**Stated problem:** Set down, exactly as they appear, the lines from the line holding "for (const spray" through the line holding "a satin ribbon.", inclusive; output nothing outside that range.

**Data block:**
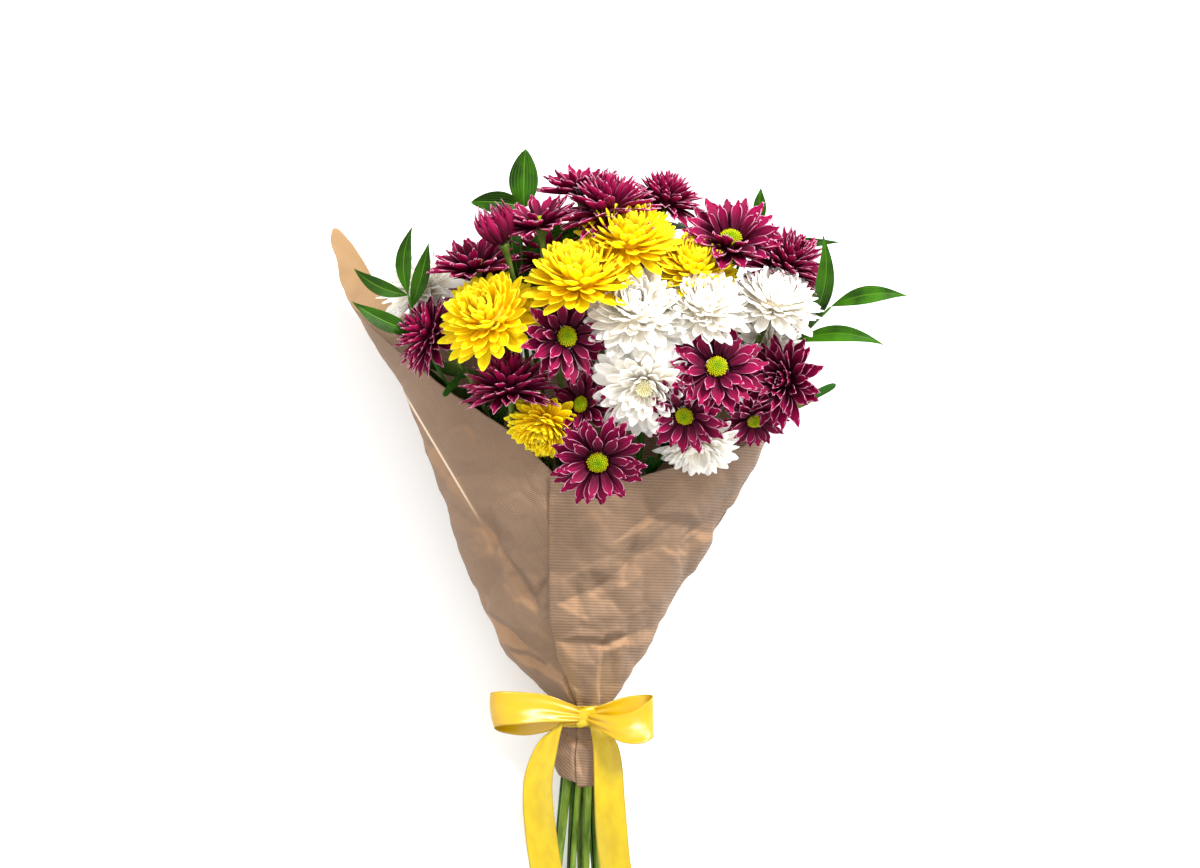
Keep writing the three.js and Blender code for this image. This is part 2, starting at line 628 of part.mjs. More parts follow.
// A flower's frame: its middle, with +Z the way it faces.
function flowerFrame({ at, lean, bearing, size }, spin = 0) {
  const facing = new THREE.Vector3().setFromSphericalCoords(1, lean * DEG, 0);
  facing.set(
    Math.sin(lean * DEG) * Math.cos(bearing * DEG),
    Math.sin(lean * DEG) * Math.sin(bearing * DEG),
    Math.cos(lean * DEG),
  );
  const turn = new THREE.Quaternion()
    .setFromUnitVectors(UP, facing)
    .multiply(new THREE.Quaternion().setFromAxisAngle(UP, spin));
  return { facing, matrix: new THREE.Matrix4().compose(point(at), turn, new THREE.Vector3(size, size, size)) };
}

// A leaf along a bowed line, from one point to another.
function leaf(base, tip, { width, bulge = 0, arch = 3, shape = "ruscus" }) {
  const run = tip.clone().sub(base);
  const across = new THREE.Vector3().crossVectors(UP, run).normalize();
  const middle = base.clone().lerp(tip, 0.5).addScaledVector(across, 2 * bulge).addScaledVector(UP, 2 * arch);
  const line = new THREE.QuadraticBezierCurve3(base, middle, tip);
  return blade(
    OUTLINES[shape].map(([s, share]) => {
      const up = new THREE.Vector3().crossVectors(line.getTangent(s), across).normalize();
      const half = (share * width) / 2;
      return { centre: line.getPoint(s), side: across, up, half, rise: 0.16 * half, keel: 0.9 };
    }),
  );
}

// One spray: a main stem from its cut end through the tie to a hub, a stalk and calyx for each flower,
// and leaves on the stalks. Where a line would touch a neighbour it bows to one side.
function sprayStems({ name, slot, hub: share, flowers, leaves = [] }) {
  const tie = slotPoint(slot);
  const heads = flowers.map((flower) => {
    const { facing } = flowerFrame(flower);
    const [, bottom] = CALYX[0];
    const base = point(flower.at).addScaledVector(facing, bottom * flower.size);
    return { facing, base, flower };
  });
  const middle = new THREE.Vector3();
  heads.forEach(({ base, facing }) => middle.add(base).addScaledVector(facing, -24));
  const rise = middle.divideScalar(heads.length).sub(tie).multiplyScalar(share);
  const main = firstClear(
    BOWS.map((bow) => () => {
      const hub = tie.clone().add(rise).addScaledVector(bow, 0.9);
      const curve = new THREE.CatmullRomCurve3([
        cutEnd(slot),
        tie.clone().lerp(cutEnd(slot), 0.3),
        tie,
        tie.clone().addScaledVector(rise, 0.16).add(new THREE.Vector3(0, 8, 0)),
        tie.clone().addScaledVector(rise, 0.6).add(bow),
        hub,
      ]);
      const points = [0, 1, 2, 2.5, 3, 3.5, 4, 5].map((mark) => curve.getPoint(mark / 5));
      return { hub, solids: [tube(points, taper(8, STEM_RADIUS, STEM_RADIUS * 0.86), 5)] };
    }),
    name,
  );
  if (!main) throw new Error(name + ": no way for its main stem");
  place(main.solids[0], name);
  const heading = rise.clone().normalize();
  const stalks = heads.map(({ base, facing, flower }) => {
    const calyx = CALYX.slice(1).map(([, height]) => point(flower.at).addScaledVector(facing, height * flower.size));
    const radii = [...taper(5, PEDUNCLE_RADIUS, PEDUNCLE_RADIUS * 1.1), ...CALYX.slice(1).map(([r]) => r * flower.size)];
    const reach = base.distanceTo(main.hub) * 0.38;
    const stalk = firstClear(
      BOWS.map((bow) => () => {
        const curve = new THREE.CubicBezierCurve3(
          main.hub.clone().addScaledVector(heading, -3),
          main.hub.clone().addScaledVector(heading, reach).add(bow),
          base.clone().addScaledVector(facing, -0.6 * reach).add(bow),
          base,
        );
        return { curve, solids: [tube([...curve.getSpacedPoints(4), ...calyx], radii, STALK_SIDES)] };
      }),
      name,
    );
    if (!stalk) throw new Error(flower.name + ": no way for its stalk");
    place(stalk.solids[0], name);
    return stalk;
  });
  const blades = leaves.map(({ on, from, tip, width }) => {
    const base = stalks[on].curve.getPointAt(from);
    const made = firstClear(
      BOWS.map((bow) => () => ({
        solids: [leaf(base, point(tip).addScaledVector(bow, 0.7), { width, shape: "lobed" })],
      })),
      name,
    );
    if (!made) throw new Error(name + ": no room for a leaf");
    place(made.solids[0], name);
    return made;
  });
  return [main, ...stalks, ...blades].flatMap(({ solids }) => solids);
}

// A foliage sprig: a thin stem and its leaves.
function sprig({ name, slot, path, leaves }) {
  const stem = firstClear(
    BOWS.map((bow) => () => {
      const [first, ...rest] = path.map(point);
      const curve = new THREE.CatmullRomCurve3([
        cutEnd(slot),
        slotPoint(slot).lerp(cutEnd(slot), 0.3),
        slotPoint(slot),
        slotPoint(slot).lerp(first, 0.16).add(new THREE.Vector3(0, 8, 0)),
        first.add(bow),
        ...rest,
      ]);
      const points = [0, 1, 2, 2.5, 3, 3.5, 4, 5, 5.5, 6, 7].map((mark) => curve.getPoint(mark / 7));
      return { points, solids: [tube(points, taper(11, ...SPRIG_RADIUS), 4)] };
    }),
    name,
  );
  if (!stem) throw new Error(name + ": no way for its stem");
  place(stem.solids[0], name);
  const blades = leaves.map(({ base, tip, ...form }, i) => {
    const joint = stem.points.slice(4).reduce((a, b) => (a.distanceTo(point(base)) < b.distanceTo(point(base)) ? a : b));
    const made = firstClear(
      BOWS.map((bow) => () => ({
        solids: [leaf(joint.clone(), point(tip).addScaledVector(bow, 0.5), form)],
      })),
      name,
    );
    if (!made) throw new Error(name + ": no room for leaf " + i);
    place(made.solids[0], name);
    return made.solids[0];
  });
  return [stem.solids[0], ...blades];
}

// The rows of points on a flower's core. Each row stands half a step round from the one below.
function coreRows({ core, petals }, matrix) {
  return core.map(([radius, height], k) =>
    counted(petals, (j) => {
      const angle = ((j + k / 2) / petals) * 2 * Math.PI;
      return new THREE.Vector3(radius * Math.cos(angle), radius * Math.sin(angle), height).applyMatrix4(matrix);
    }),
  );
}

// The faces of a bare core: its caps and the gaps between petals, and by ring the faces that petals grow from.
function coreFaces({ core, petals: count }) {
  const at = (k, j) => k * count + ((j + count) % count);
  const top = core.length - 1;
  const bands = counted(top, (k) => counted(count, (j) => j).map((j) => ({ k, j })));
  return {
    gaps: [
      ...bands.flat().map(({ k, j }) => [at(k, j), at(k, j + 1), at(k + 1, j)]),
      ...counted(count - 2, (i) => [at(0, 0), at(0, i + 2), at(0, i + 1)]),
      ...counted(count - 2, (i) => [at(top, 0), at(top, i + 1), at(top, i + 2)]),
    ],
    roots: bands.map((band) => band.map(({ k, j }) => [at(k + 1, j - 1), at(k, j), at(k + 1, j)])),
  };
}
function coreSolid(kind, matrix) {
  const { gaps, roots } = coreFaces(kind);
  return solidOf(coreRows(kind, matrix).flat(), [...gaps, ...roots.flat()]);
}

// The sections of a petal beyond its root, each as its left edge, keel and right edge, or a tip.
function petalSections(kind, ring, row, azimuth, lift, length, matrix) {
  const [radius, height] = kind.core[row + 1];
  const radial = new THREE.Vector3(Math.cos(azimuth), Math.sin(azimuth), 0);
  const side = new THREE.Vector3(-Math.sin(azimuth), Math.cos(azimuth), 0);
  const centre = radial.clone().multiplyScalar(radius * Math.cos(Math.PI / kind.petals)).setZ(height);
  let reached = 0;
  return OUTLINES[ring.shape].map(([s, width]) => {
    const angle = (lift + ring.curl * s) * DEG;
    const up = radial.clone().multiplyScalar(-Math.sin(angle)).setZ(Math.cos(angle));
    centre.addScaledVector(radial, (s - reached) * length * Math.cos(angle));
    centre.addScaledVector(UP, (s - reached) * length * Math.sin(angle));
    reached = s;
    const half = (width * ring.width) / 2;
    const edge = centre.clone().addScaledVector(up, EDGE_RISE * half);
    const section = [
      edge.clone().addScaledVector(side, -half),
      centre.clone().addScaledVector(up, -KEEL * (1 - 0.4 * s)),
      edge.clone().addScaledVector(side, half),
    ];
    return (half > 0 ? section : [centre.clone()]).map((p) => p.applyMatrix4(matrix));
  });
}

// A flower: its core with petals grown out of it, each bent clear of what is already there.
function flowerSolid(flower, matrix, seed) {
  const random = seeded(seed);
  const kind = KINDS[flower.kind];
  const points = coreRows(kind, matrix).flat();
  const { gaps: triangles, roots } = coreFaces(kind);
  const count = kind.petals;
  let outer = counted(count, () => -Infinity);
  kind.rings.forEach((ring, k) => {
    outer = counted(count, (j) => {
      const root = roots[k][j];
      const azimuth = ((j + k / 2) / count) * 2 * Math.PI;
      const least = Math.max(outer[j], outer[(j + 1) % count]) + LIFTS.between;
      const wanted = ring.lift + 8 * random();
      const length = ring.length * (1 + 0.12 * random());
      const tries = GIVES.map(([extra, share]) => [wanted + extra, share])
        .filter(([lift]) => lift >= least && lift <= LIFTS.most)
        .map(([lift, share]) => () => {
          const sections = petalSections(kind, ring, k, azimuth, lift, share * length, matrix);
          return { lift, sections, solids: [loft([root.map((n) => points[n]), ...sections])] };
        });
      const made = firstClear(tries, flower.name);
      if (!made) {
        triangles.push(root);
        return outer[j];
      }
      place(made.solids[0], flower.name);
      let from = root;
      for (const section of made.sections) {
        const to = section.map((p) => points.push(p) - 1);
        counted(3, (i) => {
          const [a, b] = [from[i], from[(i + 1) % 3]];
          triangles.push([a, b, to[(i + 1) % to.length]]);
          if (to.length > 1) triangles.push([a, to[(i + 1) % 3], to[i]]);
        });
        from = to;
      }
      if (from.length > 1) triangles.push(from);
      return made.lift;
    });
  });
  return solidOf(points, triangles);
}

// ---- The bouquet ----------------------------------------------------------------------------------------

const wrap = paperWrap();
place(wrap, "paper_wrap");
addPiece("paper_wrap", [wrap], "paper");

const bow = ribbon();
bow.forEach((solid) => place(solid, "satin_ribbon"));
addPiece("satin_ribbon", bow, "ribbon");

// The flowers' middles go in first, so that stems and leaves keep clear of them.
const blooms = SPRAYS.flatMap((spray) =>
  spray.flowers.map((flower, i) => {
    const { matrix } = flowerFrame(flower, 0.7 * i);
    const kind = KINDS[flower.kind];
    const core = coreSolid(kind, matrix);
    const disc = kind.disc ? turned(DISC, DISC_SIDES, matrix, 0.04) : null;
    for (const [solid, owner] of [[core, flower.name], [disc, flower.name + "_disc"]]) {
      if (!solid) continue;
      if (!clears(solid, flower.name)) console.error(owner + " touches a neighbour");
      place(solid, owner);
    }
    place(turned(CALYX, STALK_SIDES, matrix), spray.name);
    return { spray, flower, matrix, disc };
  }),
);

for (const spray of SPRAYS) addPiece(spray.name, sprayStems(spray), "stem");
for (const foliage of SPRIGS) addPiece(foliage.name, sprig(foliage), "leaf");

for (const { flower, disc } of blooms) {
  if (disc) addPiece(flower.name + "_disc", [disc], flower.name === "flower_white_open" ? "cream" : "disc");
}
blooms
  .sort((a, b) => b.flower.at[2] - a.flower.at[2])
  .forEach(({ spray, flower, matrix }, i) =>
    addPiece(flower.name, [flowerSolid(flower, matrix, 100 + i)], spray.colour),
  );

export default bouquet;
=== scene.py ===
"""A bouquet of chrysanthemums in ribbed kraft paper, tied with a satin ribbon.

The bouquet lies on its back, with its flowers towards +Y. Every class works in millimetres from the tie,
as the solids' own tables do, and each piece moves to its place in metres when it is finished.
"""

import logging
import math
import random
from dataclasses import dataclass, field, replace
from enum import Enum
from typing import Callable, Iterable, Sequence

import bmesh
import bpy
from mathutils import Color, Matrix, Quaternion, Vector, noise


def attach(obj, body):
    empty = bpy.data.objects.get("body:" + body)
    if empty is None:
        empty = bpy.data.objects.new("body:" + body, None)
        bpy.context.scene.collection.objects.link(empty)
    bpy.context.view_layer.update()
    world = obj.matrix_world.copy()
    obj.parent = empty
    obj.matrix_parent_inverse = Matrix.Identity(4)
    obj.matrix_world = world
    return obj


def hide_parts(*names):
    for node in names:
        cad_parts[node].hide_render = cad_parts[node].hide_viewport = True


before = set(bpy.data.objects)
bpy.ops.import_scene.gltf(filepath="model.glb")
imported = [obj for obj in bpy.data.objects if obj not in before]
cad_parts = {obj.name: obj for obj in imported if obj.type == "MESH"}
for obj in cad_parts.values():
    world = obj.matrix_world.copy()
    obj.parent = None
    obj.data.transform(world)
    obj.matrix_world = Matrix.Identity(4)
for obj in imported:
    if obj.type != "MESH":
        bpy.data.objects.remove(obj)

log = logging.getLogger("bouquet")

REST_Y = 190.0  # the middle of the flat spot, above the tie
TO_FRAME = Matrix.Scale(0.001, 4) @ Matrix.Translation((0.0, -REST_Y, 0.0))
UP = Vector((0.0, 0.0, 1.0))
GOLDEN_ANGLE = math.radians(137.508)
BODY = "root"

Triple = tuple[float, float, float]
Pair = tuple[float, float]


# ---- Small tools ---------------------------------------------------------------------------------------


def clamp(value: float, low: float = 0.0, high: float = 1.0) -> float:
    """Keep a value between two limits."""
    return max(low, min(high, value))


def smooth(t: float) -> float:
    """Ease a share from 0 to 1."""
    t = clamp(t)
    return t * t * (3.0 - 2.0 * t)


def mix(a: float, b: float, t: float) -> float:
    """Go from a to b by a share."""
    return a + (b - a) * t


def along(table: Sequence[Sequence[float]], key: float, column: int = 1) -> float:
    """Read a table of rows by its first column, in straight lines between rows.

    Args:
        table: Rows in rising or falling order of their first column.
        key: The value to look up in the first column.
        column: The column that is read.

    Returns:
        The value there, or the first or last row's value beyond the table's ends.
    """
    for before, after in zip(table, table[1:]):
        low, high = sorted((before[0], after[0]))
        if low <= key <= high and high > low:
            return mix(before[column], after[column], (key - before[0]) / (after[0] - before[0]))
    nearest = min((table[0], table[-1]), key=lambda row: abs(row[0] - key))
    return nearest[column]


def spline(points: Sequence[Vector], t: float) -> Vector:
    """Follow a smooth curve through points.

    Args:
        points: The points that the curve goes through.
        t: The share of the way, by count of points.

    Returns:
        The point on the curve.
    """
    last = len(points) - 1
    place = clamp(t) * last
    i = min(int(place), last - 1)
    u = place - i
    a, b, c, d = (points[max(0, min(last, i + k))] for k in (-1, 0, 1, 2))
    return 0.5 * (
        2.0 * b
        + (c - a) * u
        + (2.0 * a - 5.0 * b + 4.0 * c - d) * u * u
        + (3.0 * b - a - 3.0 * c + d) * u * u * u
    )


def heading(points: Sequence[Vector], t: float, step: float = 0.01) -> Vector:
    """Give the way that a smooth curve through points goes.

    Args:
        points: The points that the curve goes through.
        t: The share of the way, by count of points.
        step: The share that it looks ahead and back.

    Returns:
        The step from the point behind to the point ahead.
    """
    return spline(points, min(1.0, t + step)) - spline(points, max(0.0, t - step))


def colour(code: str) -> tuple[float, float, float, float]:
    """Turn a hex colour into the linear colour that a shader takes."""
    channels = [int(code[i : i + 2], 16) / 255.0 for i in (1, 3, 5)]
    linear = Color(channels).from_srgb_to_scene_linear()
    return (*linear, 1.0)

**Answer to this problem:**
for (const spray of SPRAYS) addPiece(spray.name, sprayStems(spray), "stem");
for (const foliage of SPRIGS) addPiece(foliage.name, sprig(foliage), "leaf");

for (const { flower, disc } of blooms) {
  if (disc) addPiece(flower.name + "_disc", [disc], flower.name === "flower_white_open" ? "cream" : "disc");
}
blooms
  .sort((a, b) => b.flower.at[2] - a.flower.at[2])
  .forEach(({ spray, flower, matrix }, i) =>
    addPiece(flower.name, [flowerSolid(flower, matrix, 100 + i)], spray.colour),
  );

export default bouquet;
=== scene.py ===
"""A bouquet of chrysanthemums in ribbed kraft paper, tied with a satin ribbon.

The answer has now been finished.